Are Auctions Still Working?

With the ‘softening’ of the market we are often asked if auctions are still working. Or actually, people are often saying to us “auctions aren’t working now so we want to sell by negotiation, or with a price.”

This is absolutely not true. In our current market, an auction is still THE BEST WAY to sell your property.

There are several reasons for this, but let’s start with the facts: In Raywhite, over 70% of properties taken to auction sell, while across NZ only around 40% of properties sell when sold by private treaty (priced, by negotiation, tender etc.). In other words, you have almost twice the chance of selling when you go to auction as you do if you sell any other way.

Why is this? When a property is listed with a price or by negotiation, and a potential buyer sees it and quite likes it, there is no reason for them to take any action. With the slower market right now they know there is unlikely to be a queue of people lining up to make an offer. So they say to the agent “let me know if anyone is going to make an offer” and off they go to the next open home.

An auction, on the other hand, forces all interested parties to take action because there is a deadline.

At the end of the day, an auction still provides the vendor with all the benefits: you stay in control, there is a strong call to action/deadline, all bids are unconditional and the sale is final on the drop of the hammer and payment of the deposit.

If buyers are conditional (e.g. have to sell their home before buying) they will be at the auction hoping it won’t sell and ready to put in a conditional offer if the property doesn’t sell under the hammer.

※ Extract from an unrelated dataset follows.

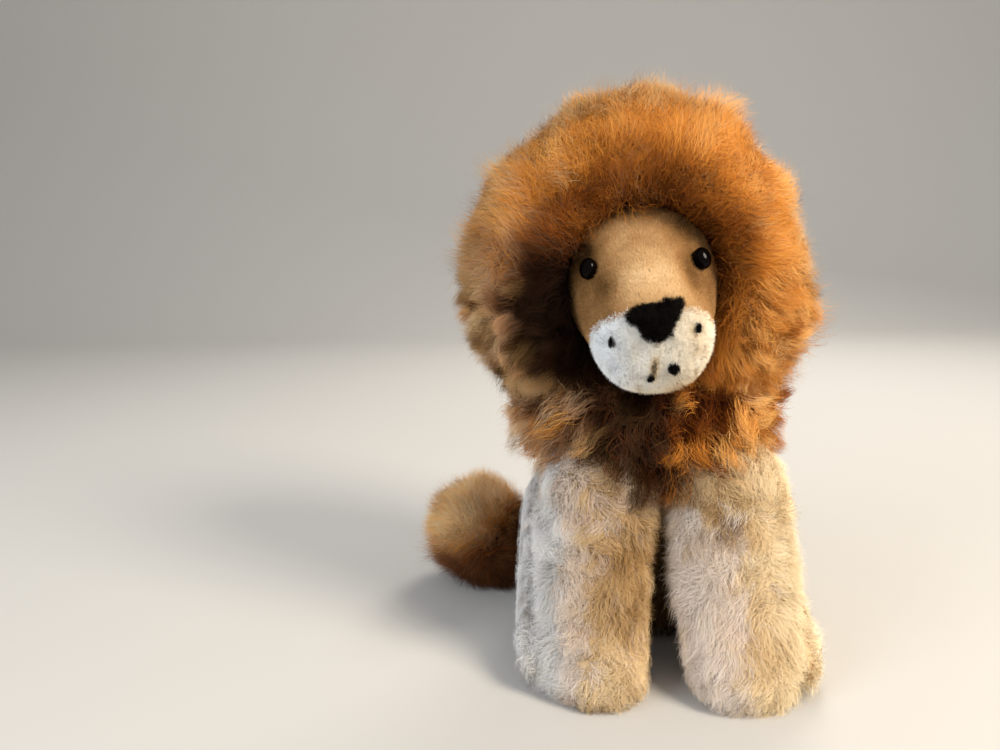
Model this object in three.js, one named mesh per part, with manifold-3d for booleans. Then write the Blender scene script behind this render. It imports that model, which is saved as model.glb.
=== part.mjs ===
// A seated plush lion, about 26 cm tall, in millimetres.
// It faces -Y, +X is its own left side, +Z is up. The origin is the centre of its seat, on the table.
import * as THREE from 'three';
import { mergeVertices } from 'three/addons/utils/BufferGeometryUtils.js';
import Module from 'manifold-3d';

const wasm = await Module();
wasm.setup();

// Driving dimensions
const GAP = 0.3;
// Stuffing has coarser facets than the pelts round it, and so a wider gap
const FILL_GAP = 1.1;
const PELT = 4.5;
const LIMB_PELT = 4;
const FACE_PELT = 3;
const RIM = 3;

// Torso rows: height, half width, half depth, centre y
const TORSO = [
  [0, 45, 38, 3],
  [10, 52, 45, 2],
  [35, 54, 43, 6],
  [60, 56, 35, 2.5],
  [82, 56, 39.5, -10],
  [105, 50, 38, -20],
  [130, 36, 30, -24],
];
// Chest ruff rows: height, half width, half depth, centre y
const RUFF = [
  [84, 22, 16, -54],
  [90, 47, 35, -44],
  [98, 61, 51, -31],
  [108, 65, 54, -28],
  [122, 66, 52, -27],
];
// Front leg rows below the shoulder: height, half width, half depth, centre y
const FORELEG = [
  [0, 18, 23, -79],
  [5, 21.5, 27.5, -78.5],
  [16, 23, 28.5, -76],
  [38, 22.5, 23.5, -68],
  [62, 22.5, 22.5, -62],
];
const FORELEG_X = 30;
const SHOULDER = { y: -56, z: 84, radius: 23 };
const SHOULDER_PLAY = 1.6;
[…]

Interestingly when the market turns from a seller’s market to a buyer’s market there are plenty of agents who just find auctions too much work, and too scary. After all, if it doesn’t sell under the hammer the agent is the one who gets the blame. It’s so much easier to hide behind a By Negotiation sale, hold endless open homes and blame the lack of activity on ‘the market’.

So, there you have it: Auctions are still working and working better than any other method of sale, regardless of the market.